Under established law it is permissible to pay a woman enhanced maternity pay and not a man enhanced paternity pay: this rates to the special status of a carrying mother and health and safety rights. According to the ECJ, the purpose of maternity leave is to allow a period of recovery from childbirth and bonding with the child free from the pressures of work; the argument goes that, in contrast, the purpose of shared parental leave is caring for the child (although it is hard in practice to see how caring and bonding can easily be split, given a mother must also care for her child on maternity leave). If an employer were to say that shared parental pay for a woman was enhanced, but not that for a man, this would probably be unlawful discrimination. Ways of framing the behaviour of employees to suit philosophical aims to their employer could include providing enhanced pay for the first period of leave – whichever parent takes it – and then less for later. But this might risk arguments that since it is women who are more likely to take the earlier leave in the period after child birth the enhancement is indirectly discriminatory against men. We seem to be in a "wait and see" period whereby most employers are simply observing the minimum pay requirements. Some are planning to implement a "shared pot" so that there is enhancement, payable at a flat rate and not at a percentage of pay, so that it is transparent. This seems to be the approach which provides for enhancement and is least likely to generate discrimination claims.

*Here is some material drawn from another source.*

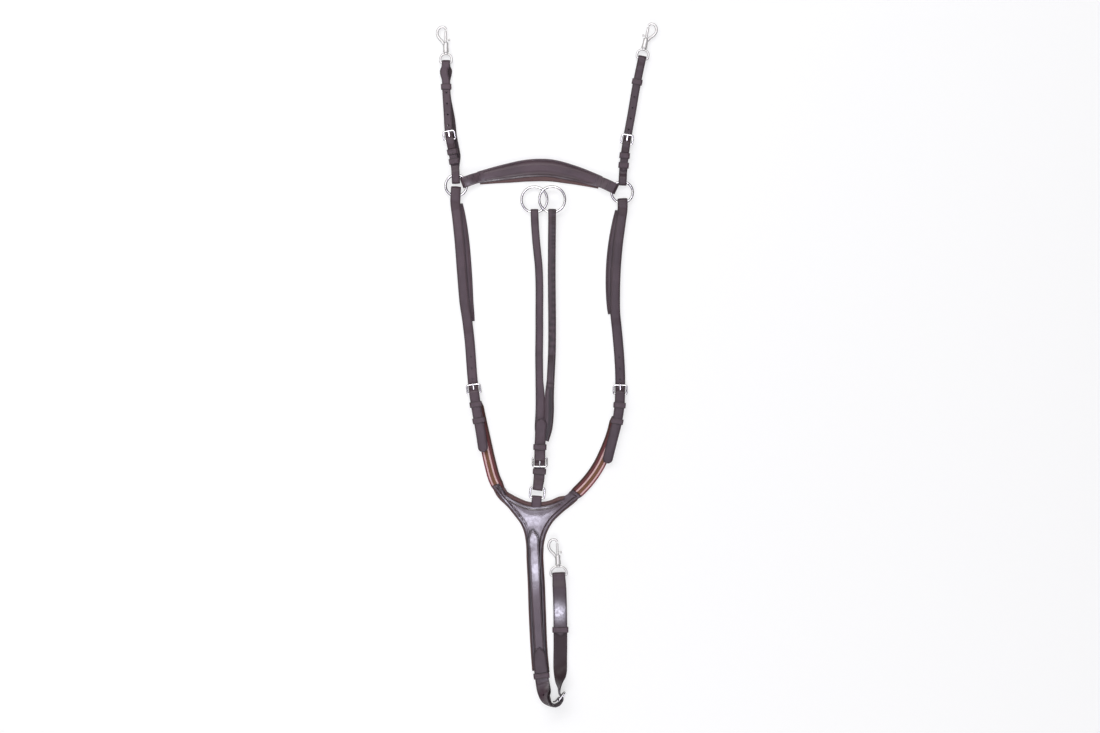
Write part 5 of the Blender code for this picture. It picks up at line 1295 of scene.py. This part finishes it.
def witherPieces():
    points = [(-109.8, 536.4), (-98.0, 540.6), (-73.6, 546.3), (-42.7, 552.2), (-10.0, 557.1), (23.0, 557.4),
              (58.2, 550.2), (87.4, 541.5), (114.9, 531.4), (123.4, 527.2)]
    route = Route(flat(points))
    length, gap, ringHeight = route.length, size["gap"], size["ringHeight"]
    low, t = 3.4, 2.6

    def swell(share):
        return np.sin(math.pi * share) ** 1.3

    share = np.linspace(0.085, 0.915, 120)
    half, drop = (18.0 + 17.0 * swell(share)) / 2, -3.4 * swell(share)
    lining = patchPiece("wither_padding", routeSides(route, length * share, half - drop, -half - drop),
                        paddedEdge(1.2, low, 1.7), underEdge(0.0, 1.2, 1.6), rollLeather, "lining", 16, 90,
                        [0, 0.06, 0.2, 0.4, 0.7, 1.0, 1.4, 1.8, 2.4, 3.6])
    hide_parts("wither_lining")
    share = np.linspace(0.09, 0.91, 120)
    half, side = (17.2 + 11.8 * swell(share)) / 2, -0.6 * swell(share)
    base = low + gap
    middle = inLine(route, length * share, 0)

    def crowned(away, place):
        # a flat stitched margin, then a padded crown: a sine of the distance to the edge, highest over the withers
        near = np.abs(place[:, None, 0] - middle[None, :, 0]).argmin(1)
        rise = (4.0 * swell(share[near]) + 2.6) * 0.92
        reach = np.maximum(half[near] * 0.8 - 2.6, 1.0)
        bulge = (rise - 2.3) * np.sin(0.5 * math.pi * clamp((away - 2.6) / reach)) ** 0.9
        rim = 2.2 * (1 - (1 - clamp(away / 1.3)) ** 2) ** 0.5
        lower = smooth((middle[near, 1] - 0.6 * swell(share[near]) - place[:, 1]) / 3.0)
        dip = 1.2 * clamp(1 - (away - 0.3) / 3.1) * lower * clamp(away / 0.3)
        groove = 0.35 * bell(away, 3.4, 0.4)
        return base + rim - dip + np.maximum(bulge, 0) * clamp((away - 3.0) / 1.0) - groove

    # its edge attribute is painted shade in the gap over the lining at the very edge and along the stitched groove
    # 3.5 mm in
    face = patchPiece("wither_leather", routeSides(route, length * share, half + side, -half + side), crowned,
                      underEdge(base, 0.3, 0.8), strapLeather, columns=26, rows=120,
                      edge=lambda away: np.maximum(clamp(1.1 - away * 2.4), 0.8 * bell(away, 3.5, 0.4)))
    ends = []
    for hand, sEnd, heading in (("left", 0.0, -1), ("right", length, 1)):
        w = 17.2
        radius = size["witherRing"][1] + gap + 1.3
        away = math.dist(route.points(sEnd)[0][:2], witherRings[hand])
        sFold = sEnd + heading * (away - ringFold("witherRing", w, 0.4))
        inner = sEnd - heading * 0.1 * length
        first = -90 if heading > 0 else 270
        runs = [ease((inner - heading * 4, base + 1.5, w, t), (sFold - heading, ringHeight - radius, w, t), 1.5),
                fold(sFold, ringHeight, radius, first, 90, w, t),
                ease((sFold - heading * 5, ringHeight + radius, w, t),
                     (inner - heading * 5, base + 3.0, w, 2.0), 1.5)]
        ends.append(strapPiece(f"wither_end_{hand}", route, gathered(*runs), strapLeather, "breastplate"))
    carve(face, ends, "UNION")
    burnish(face, [(-86, 532, 18, 5, 1.0), (-55, 536, 30, 5, 1.0), (-10, 541, 30, 5, 1.0), (30, 540, 22, 4, 0.6),
                   (80, 530, 28, 4, 0.3)])
    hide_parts("wither_face")
    return route, length * share, half, side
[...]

Planning for parents: tips for 2015
- Take time in January to understand the new laws: there are changes to paternity leave, adoption and surrogacy rights, shared parental leave and shared pay.
- For an interactive tool to see whether an employee is entitled to leave or statutory pay on the birth or adoption of a baby click here.
- Understand your market: consider what competitors are doing, and your own values, in designing rules around notice or SPL enhanced pay.
- Take advice: there are plenty of opportunities to create risks of indirect or direct sex discrimination so talk through the implications of your plans.
- Record keeping: if you are going to keep information about employees and their partners, are you comfortable that your data protection rules stand up to scrutiny?
- Do not abandon all past practices: plenty of rules about keeping in touch days, maternity notification, and rights to be contacted still apply. Much of the past remains but you need to overall new features.
- Contact individuals who are specifically affected by the new rights e.g. relating to babies expected to be born or placed for adoption from 5 April 2015 onwards.
- For the wider workforce, review and circulate amended staff handbooks and employee intranet policies to provide an accurate and up to date description of rights and the documentation you need.